PARIS (AP) — The Organization for Economic Cooperation and Development said Monday policy makers around the world must “be prepared to face the worst,” as the economic impact of Europe’s debt crisis threatens to spread around the developed world.
The Paris-based OECD said in its latest Economic Outlook that continued failure by EU leaders to stem the debt crisis that has spread from Greece to much-bigger Italy “could massively escalate economic disruption” and end in “highly devastating outcomes.”
The half-yearly update also recommended urgently boosting the EU bailout fund and called on Europe’s central bank to do more to stem the crisis.
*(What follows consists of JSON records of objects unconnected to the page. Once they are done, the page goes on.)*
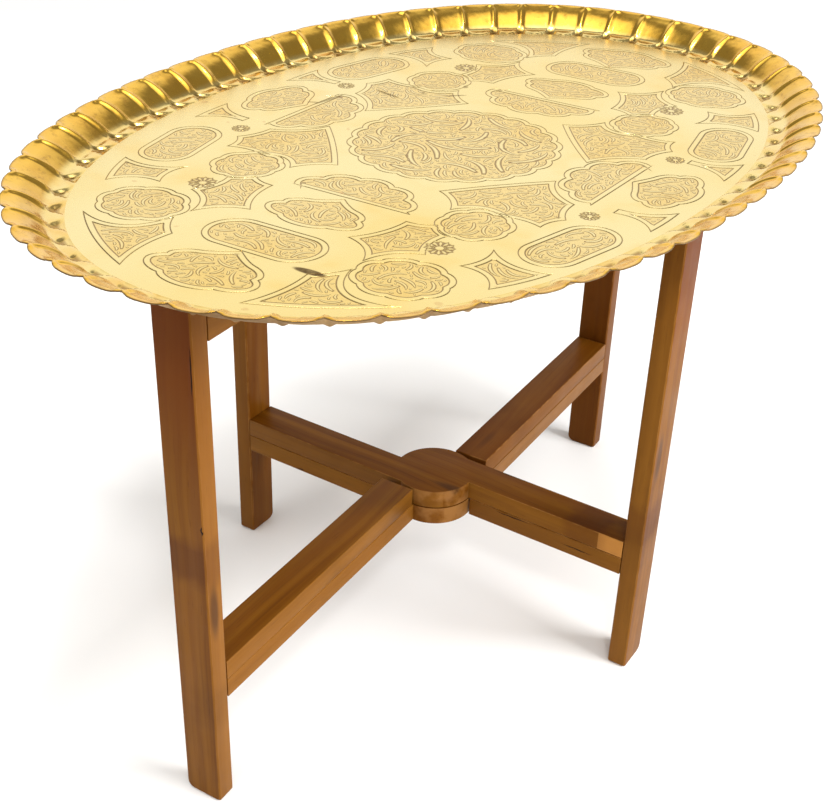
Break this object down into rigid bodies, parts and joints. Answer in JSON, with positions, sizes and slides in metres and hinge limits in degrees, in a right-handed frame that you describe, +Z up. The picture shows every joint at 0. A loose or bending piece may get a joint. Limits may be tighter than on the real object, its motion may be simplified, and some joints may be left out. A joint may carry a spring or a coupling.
{
  "type": "folding tray table",
  "caption": "Low table: an engraved oval brass tray with a fluted rim, resting on a folding stand of two crossed wooden frames.",
  "frame": {"origin": "on the floor, under the pivot that the two folding frames share, which is under the centre of the tray", "axes": "+Z up; +X along the long axis of the oval tray, towards the long frame's right leg; -Y towards the short frame's front leg"},
  "size_m": [0.847, 0.579, 0.5265],
  "materials": {
    "tray_brass": "polished sheet, engraved, with light wear and a few dark stains",
    "stand_wood": "honey-brown stained and varnished, satin to soft gloss",
    "dowel_wood": "plain, unvarnished",
    "pivot_steel": "dull zinc-plated steel",
    "washer_leather": "dark waxed leather"
  },
  "bodies": {
    "short_frame": {"leg_short_front": "stand_wood", "leg_short_back": "stand_wood", "lower_disc_board_short": "stand_wood", "lower_filler_short_front": "stand_wood", "lower_filler_short_back": "stand_wood", "lower_board_dowel_short_front": "dowel_wood", "lower_board_dowel_short_back": "dowel_wood", "lower_filler_dowel_short_front": "dowel_wood", "lower_filler_dowel_short_back": "dowel_wood", "lower_pivot_pin": "pivot_steel", "lower_friction_washer": "washer_leather", "lower_retaining_washer": "pivot_steel", "lower_pivot_screw": "pivot_steel", "top_disc_board_short": "stand_wood", "top_filler_short_front": "stand_wood", "top_filler_short_back": "stand_wood", "top_board_dowel_short_front": "dowel_wood", "top_board_dowel_short_back": "dowel_wood", "top_filler_dowel_short_front": "dowel_wood", "top_filler_dowel_short_back": "dowel_wood", "top_pivot_pin": "pivot_steel", "top_friction_washer": "washer_leather", "top_retaining_washer": "pivot_steel", "top_pivot_screw": "pivot_steel"},
    "long_frame": {"leg_long_right": "stand_wood", "leg_long_left": "stand_wood", "lower_disc_board_long": "stand_wood", "lower_filler_long_right": "stand_wood", "lower_filler_long_left": "stand_wood", "lower_board_dowel_long_right": "dowel_wood", "lower_board_dowel_long_left": "dowel_wood", "lower_filler_dowel_long_right": "dowel_wood", "lower_filler_dowel_long_left": "dowel_wood", "top_disc_board_long": "stand_wood", "top_filler_long_right": "stand_wood", "top_filler_long_left": "stand_wood", "top_board_dowel_long_right": "dowel_wood", "top_board_dowel_long_left": "dowel_wood", "top_filler_dowel_long_right": "dowel_wood", "top_filler_dowel_long_left": "dowel_wood"},
    "tray": {"tray": "tray_brass"}
  },
  "joints": [
    {"name": "fold", "type": "hinge", "parent": "short_frame", "child": "long_frame", "pos_m": [0, 0, 0.13], "axis": [0, 0, 1], "range_deg": [-9, 88]},
    {"name": "tray_lift", "type": "slide", "parent": "short_frame", "child": "tray", "axis": [0, 0, 1], "range_m": [0, 0.15]}
  ]
}
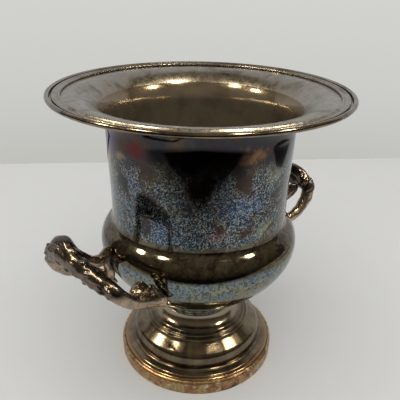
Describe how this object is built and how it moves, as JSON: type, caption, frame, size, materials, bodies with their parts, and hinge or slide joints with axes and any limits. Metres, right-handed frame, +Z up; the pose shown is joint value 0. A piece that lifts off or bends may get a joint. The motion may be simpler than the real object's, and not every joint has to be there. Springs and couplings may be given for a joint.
{
  "type": "cup trophy",
  "caption": "Urn-shaped cup trophy with a wide flat rim, round belly, turned spreading foot and two cast vine handles.",
  "frame": {"origin": "middle of the base, where the cup's axis meets the surface that it stands on", "axes": "+Z up along the cup's axis; +X through the middle of one handle, and -X through the other"},
  "size_m": [0.266, 0.24, 0.2539],
  "materials": {
    "bowl_plate": "polished silver plate under a heavy iridescent tarnish of blue, purple, gold and brown, finely speckled",
    "border_plate": "worn silver plate, grey with coppery edges",
    "collar_plate": "dull greenish-grey tarnish",
    "foot_plate": "polished plate with a brown-gold tarnish",
    "worn_band": "plate worn through to coppery metal, satin",
    "handle_plate": "cast, dark in the hollows, coppery and bright on the worn high places",
    "bare_wire": "drawn wire",
    "fastener_steel": "zinc plated"
  },
  "bodies": {
    "root": {"bowl_shell": "bowl_plate", "rim_wire": "bare_wire", "rim_border": "border_plate", "neck_collar": "collar_plate", "foot": "foot_plate", "foot_band": "worn_band", "foot_stud": "fastener_steel", "plain_washer": "fastener_steel", "spring_washer": "fastener_steel", "hex_nut": "fastener_steel", "handle_right": "handle_plate", "handle_left": "handle_plate"}
  },
  "joints": []
}
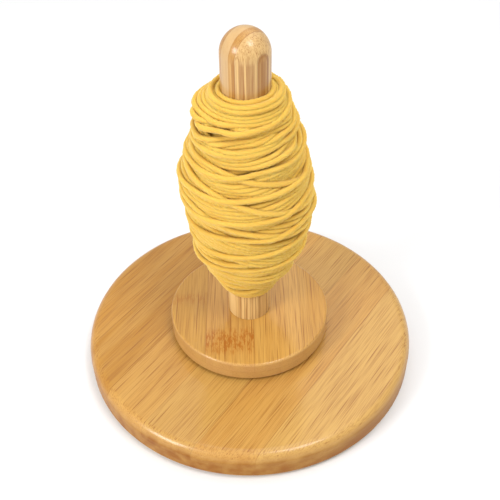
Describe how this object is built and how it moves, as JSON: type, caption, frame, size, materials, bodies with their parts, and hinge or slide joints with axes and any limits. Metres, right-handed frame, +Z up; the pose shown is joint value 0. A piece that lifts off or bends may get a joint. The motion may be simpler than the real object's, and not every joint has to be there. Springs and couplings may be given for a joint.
{
  "type": "yarn swift",
  "caption": "Table-top yarn swift: a round bamboo base board, a small turntable on a ball bearing, and a domed peg with yellow yarn wound round it.",
  "frame": {"origin": "on the table, on the axis that the peg spins about, level with the undersides of the foot pads", "axes": "+Z up along the peg; +X and +Y lie in the table, midway between foot pads, and the object is round about Z"},
  "size_m": [0.16, 0.16, 0.174],
  "materials": {
    "bamboo_board": "laminated bamboo, satin lacquer",
    "bamboo_turntable": "laminated bamboo, satin lacquer",
    "bamboo_peg": "laminated bamboo dowel, satin lacquer",
    "yarn": "plied cotton, matt",
    "rubber_pad": "matt",
    "bearing_steel": "ground",
    "ball_steel": "polished",
    "shield_steel": "pressed",
    "cage_steel": "pressed",
    "zinc_steel": "bright zinc plate",
    "brass": "turned"
  },
  "bodies": {
    "stand": {"base_board": "bamboo_board", "foot_pad_1": "rubber_pad", "foot_pad_2": "rubber_pad", "foot_pad_3": "rubber_pad", "foot_pad_4": "rubber_pad", "bearing_outer_ring": "bearing_steel", "bearing_shield_top": "shield_steel", "bearing_shield_bottom": "shield_steel"},
    "spindle": {"turntable": "bamboo_turntable", "peg": "bamboo_peg", "threaded_insert": "brass", "axle_bolt": "zinc_steel", "bolt_washer": "zinc_steel", "spacer_ring": "zinc_steel", "bearing_inner_ring": "bearing_steel", "wound_yarn": "yarn"},
    "ball_cage": {"bearing_cage": "cage_steel", "bearing_ball_1": "ball_steel", "bearing_ball_2": "ball_steel", "bearing_ball_3": "ball_steel", "bearing_ball_4": "ball_steel", "bearing_ball_5": "ball_steel", "bearing_ball_6": "ball_steel", "bearing_ball_7": "ball_steel"}
  },
  "joints": [
    {"name": "turntable_spin", "type": "hinge", "parent": "stand", "child": "spindle", "pos_m": [0, 0, 0.013], "axis": [0, 0, 1], "continuous": true},
    {"name": "cage_orbit", "type": "hinge", "parent": "stand", "child": "ball_cage", "pos_m": [0, 0, 0.013], "axis": [0, 0, 1], "continuous": true}
  ],
  "couplings": [
    {"joint": "cage_orbit", "follows": "turntable_spin", "ratio": 0.36767}
  ]
}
“The ECB has the means to provide a credible measure to avoid further contagion in the sovereign bond markets,” the OECD’s chief economist Carlo Padoan said. “And if you ask me if that is the lender of last resort function, I would say yes.”
Many think the ECB is the only institution capable of calming frayed market nerves and Merkel’s continued dismissal of a greater ECB role knocked market sentiment and stocks all round Europe fell again after a morning rebound.
Potentially, the ECB has unlimited financial firepower through its ability to print money. However, Germany finds the idea of monetizing debts unappealing, warning that it lets the more profligate countries off the hook for their bad practices. In addition, it conjures up bad memories of hyperinflation in Germany in the 1920s.